Book Review: a VERY one-sided--and thus limited--review
Summary: 5 Stars

This is a true story.

When I was around 11 years old (I'm 46 now), we got this book as a Christmas present from my quiet uncle, who was a doctor far away. I pored over this strange book in horror. I said, "Mother, I think something's wrong with Uncle James. Why would someone give a book like this to us?"

About three years later, he gassed himself to death.

From my child's eye view, it was a book overflowing with black and white pictures of long-dead children: propped in coffins, posed in their lying-outs amidst prickly flowers and poofy silk pillows. It was filled with photos of wasp-waisted women and descriptions of the brutality of a diptheria death. I read about the "black membrane" of diptheria growing over the backs of countless babies' throats--of parents made desperate by the wheezing (and then strangling) of hundreds of children.

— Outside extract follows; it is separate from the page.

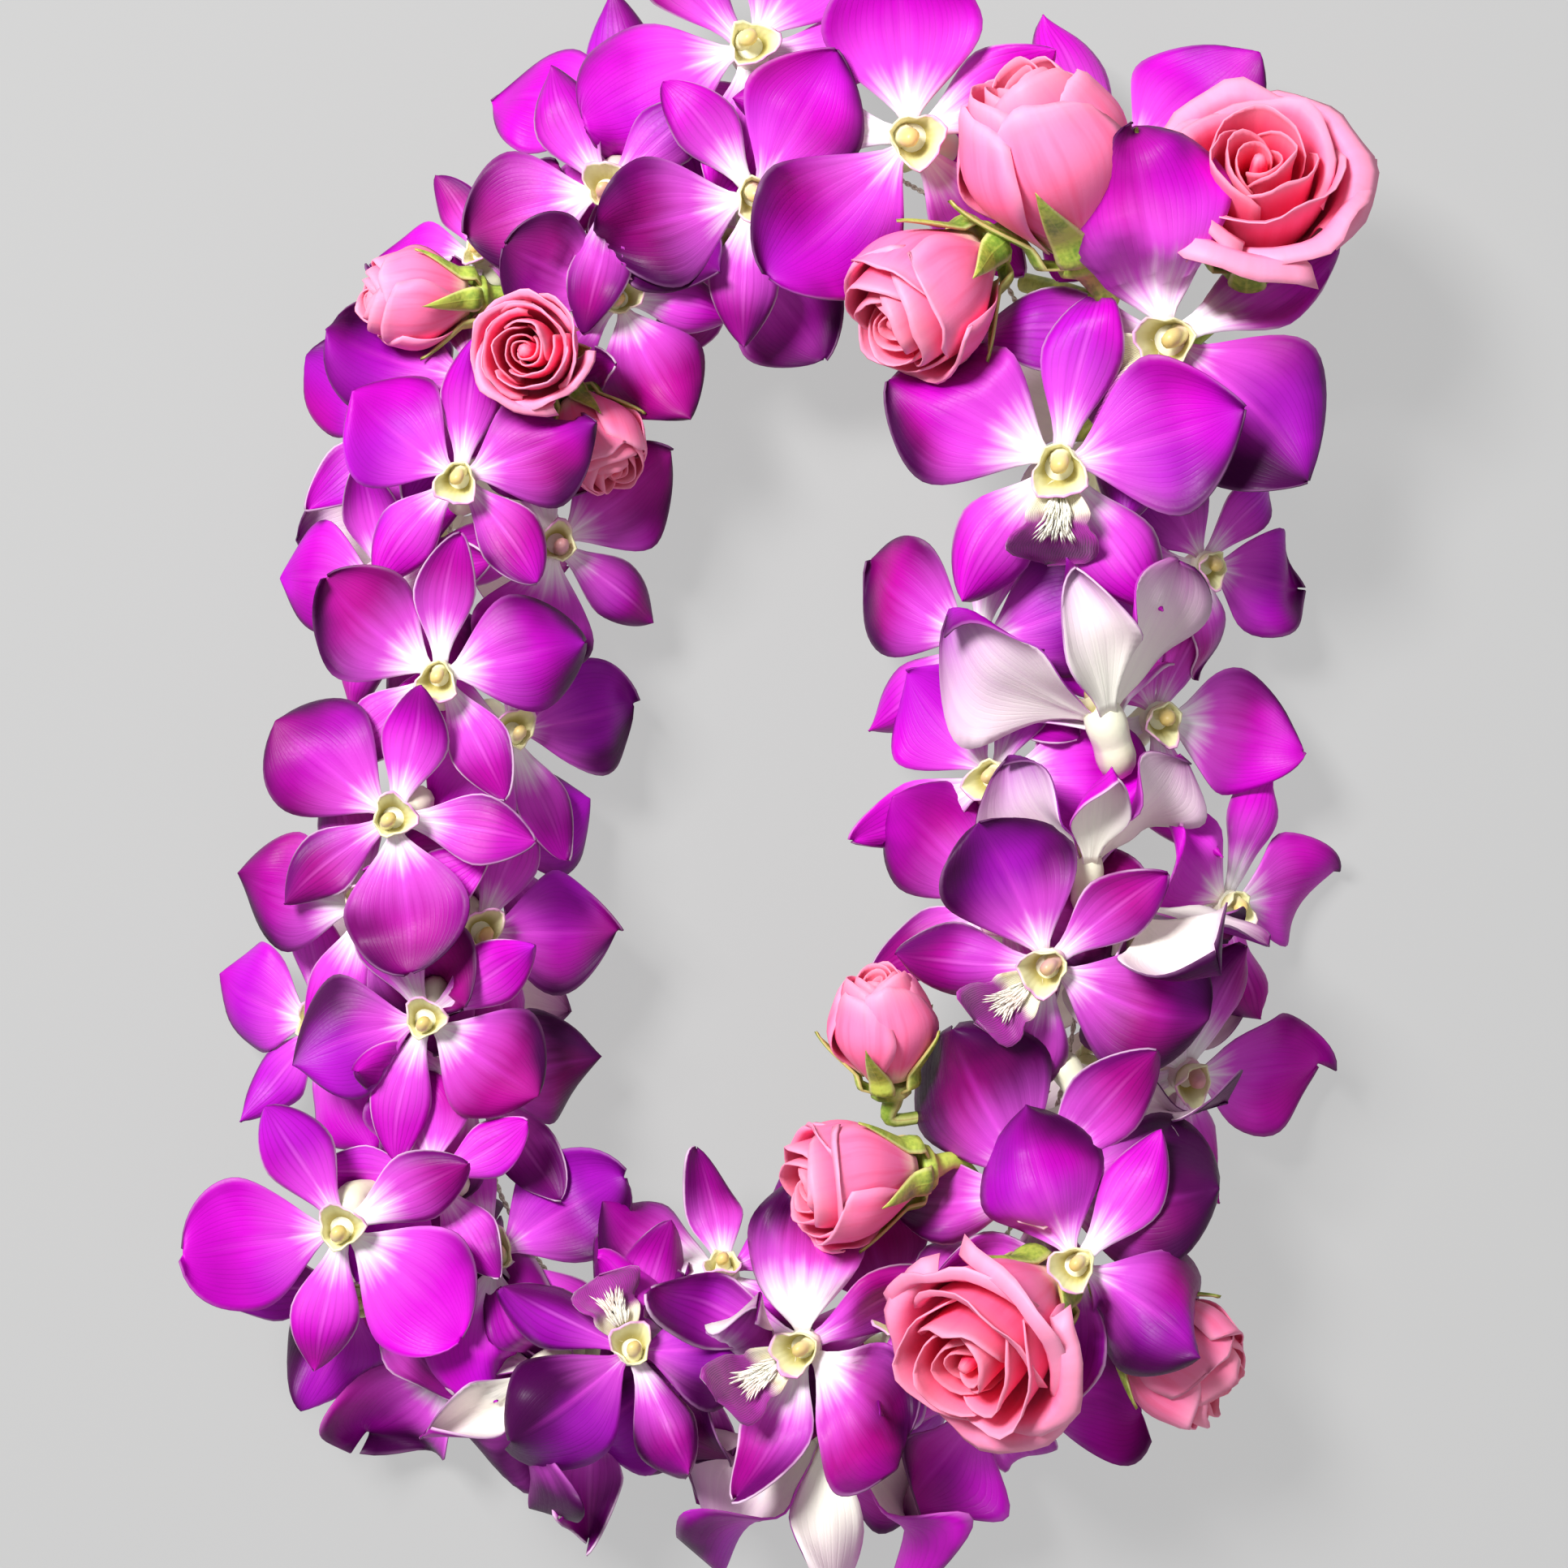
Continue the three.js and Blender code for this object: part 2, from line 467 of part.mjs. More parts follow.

It was riveting, immediate, terrifying: history whipped into a frenzy.

Honest to goodness, this was unspoken--but when I heard Uncle had killed himself, I wasn't surprised in the least.

I know there must have been more to the book (as reviewers here attest)--I do recall reading a few newspaper articles about madness--but all I truly remember, too vividly to ever forget, is a dead girl then my age, slumping at a grotesque tilt in a coffin, her eyes waxy and lids half-closed, with vine-like lilies circling her. They'd propped her coffin up in order to photograph it, for goodness sake. If you were ten, wouldn't that be all you recalled?

The book disappeared, and I didn't find it when my mother died. I'd dearly like to read it again. The Victorian-era obsession with children who'd gone to Jesus didn't make sense to my vaccinated, O.J.-nourished, moderately-exercised kid's mind, but I see it now: a world where people were MORE THAN LIKELY to lose most of their children to one of myriad childhood killers. The pittance they paid for their child's grave was all that they could give them--except their love, which I now know was no different from ours.

Book Review: disturbing and informative
Summary: 5 Stars

the pictures in this book explain a lot to me,seeing as my family originally came from this part of wisconsin. and many of *them* were insane.

Book Review: haunting, humorous, genuine
Summary: 5 Stars

I recently read "The Time-Traveler's Wife" and noticed a small reference to a book I hadn't heard of -- "Wisconsin Death Trip." Intrigued by the casual mention of an apparently famous book about my home state, I decided to investigate, and stumbled upon something before my time in more ways than one.
"Wisconsin Death Trip" came of age in the 1970s, well before I was born, and is set in the 1890s, well before my grandparents were born. Then again, in reading it, I felt a connection to the people, and to the land we shared. Reading "Wisconsin Death Trip" was quite a, well, trip; for one, the story of a relative of mine was traced throughout the book. For another, I was offered a glimpse of a life much different than the bucolic, pastoral pleasantry I had always, albeit subconsciously, envisioned. Were these the Wisconsinsites I was descended from? Apparently so.
What people may not mention about this book is that it is FUNNY. "More poetry is said to come from Wisconsin than from any other state in the Union," it tells us, but apparently so do more "wierdies" [sic], and women who cut their hair off in their sleep, and daughters who burn their fathers' barns down. It is black humor, true, but I found myself laughing out loud as often as I was horrified. How many times will Mary Sweeny try to break a fine plate-glass window?
A beautiful book, one whose legacy deserves to be revived, "Wisconsin Death Trip" strikes the right balance between photographic exhibition (of Black River Falls) and fin-de-siecle, daily-life exposition via newspaper clippings from both Minnesota and Wisconsin. And now those who have never before heard of Prairie du Chien (Prardoosheen), Menominee, and Sheboygan can know them intimately, and know the humanity populating them (in all its racist, incestuous, sexist, clinically insane glory).
I just wish it were available for cheaper.